Irked by the rise in the euro, European finance ministers Monday welcomed Washington's statements that a strong dollar was in the economic interests of the U.S.
The finance chiefs of the 13 countries that use the euro as their currency also called on Beijing to allow the yuan to appreciate against the euro and said top European officials would travel to China this year to discuss the matter with their counterparts.
"In emerging economies with large and growing current-account surpluses, especially China, it is desirable that effective exchange rates move so that necessary adjustments will occur," Jean-Claude Juncker, Luxembourg's prime minister and finance minister, said at a news conference after chairing the meeting in Luxembourg.
Juncker will travel to China with European Central Bank President Jean-Claude Trichet and the European Union's monetary affairs commissioner.

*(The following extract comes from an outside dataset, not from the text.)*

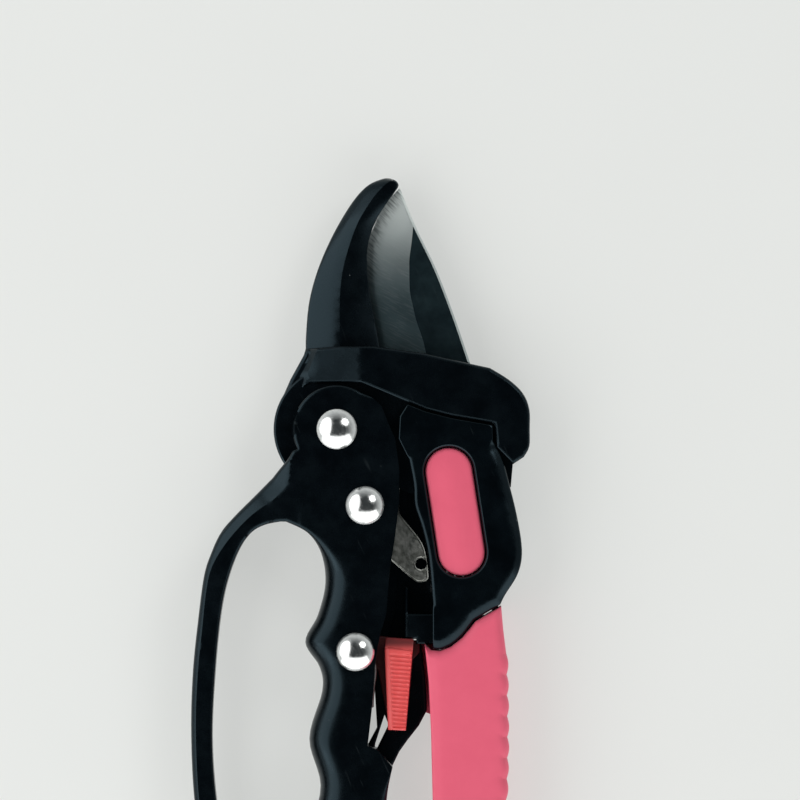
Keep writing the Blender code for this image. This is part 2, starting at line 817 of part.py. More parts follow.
def lock_lever():
    """The catch: a hub, an arm with a hooked nose, and a ribbed pad for the thumb."""
    origin = LOCK_RIVET
    hub = arc((0.0, 0.0), CATCH_HUB, 50, 300, 12)
    body = slab("lock_lever", hub + shift(CATCH_ARM, origin)[::-1], CATCH_LOW, CATCH_HIGH)
    join(body, slab("pad", shift(CATCH_PAD, origin), PAD_FOOT, PAD_HIGH, edge=0.4))
    join(body, slab("brow", shift(CATCH_BROW, origin), BROW_LOW, PAD_HIGH - RIB_DEPTH))
    left, right = RIB_SPAN
    for i in range(RIB_COUNT):
        top = RIB_START - RIB_PITCH * i
        foot = top - RIB_PITCH / 2
        groove = shift([(left, top), (right, top), (right, foot), (left, foot)], origin)
        cut(body, slab("groove", groove, PAD_HIGH - RIB_DEPTH, BEYOND))
    cut(body, hole((0.0, 0.0), SMALL_SHANK + GAP))
    return body


def build():
    clear_scene()
    frame = axis_empty("blade_lever_axis", PIVOT)
    swing = axis_empty("anvil_lever_axis", PIVOT)
    catch = axis_empty("lock_axis", LOCK_RIVET)
    finish(left_handle(), BLACK, frame)
    finish(finger_guard(), BLACK, frame)
    finish(blade(), STEEL, frame)
    for label, (place, head, shank) in zip(("pivot", "tail", "lock"), rivet_places()):
        finish(rivet(f"{label}_rivet", place, head, shank), CHROME, frame)
        finish(rivet_cap(f"{label}_rivet_cap", place, head), CHROME, frame)
    finish(bush("pivot_bush_front", SLOT, CHEEK), ACETAL, frame)
    finish(bush("pivot_bush_back", -CHEEK, -SLOT), ACETAL, frame)
    finish(return_spring(), WIRE, frame)
    finish(lock_spring(), WIRE, frame)
    finish(anvil_lever(), BLACK, swing)
    finish(anvil_strip(), ALLOY, swing)
    finish(handle_cover(), BLACK, swing)
    finish(thumb_pad(), PINK, swing)
    finish(grip(), PINK, swing)
    for label, place in zip(("upper", "lower"), COVER_SCREWS):
        finish(cover_screw(f"cover_screw_{label}", place), CHROME, swing)
    finish(lock_lever(), RED, catch)


build()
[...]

Juncker did not join some ministers, such as Germany's Peer Steinbrueck, in saying a strong euro reflected a strong European economy that could ride out problems.
Europe is starting to feel the bite as the U.S. dollar plummets, making French wine, Italian fashion and German cars more expensive in the U.S., the EU's main export market.
Last week, employer group BusinessEurope said that the euro, trading at more than $1.40, had crossed a "pain threshold" for European companies. On Monday, the euro edged down to $1.405 from $1.414 late Friday.
The European Commission, the EU's governing body, contends the euro has already paid off by making the region more resilient to outside shocks, such as last year's oil price spikes.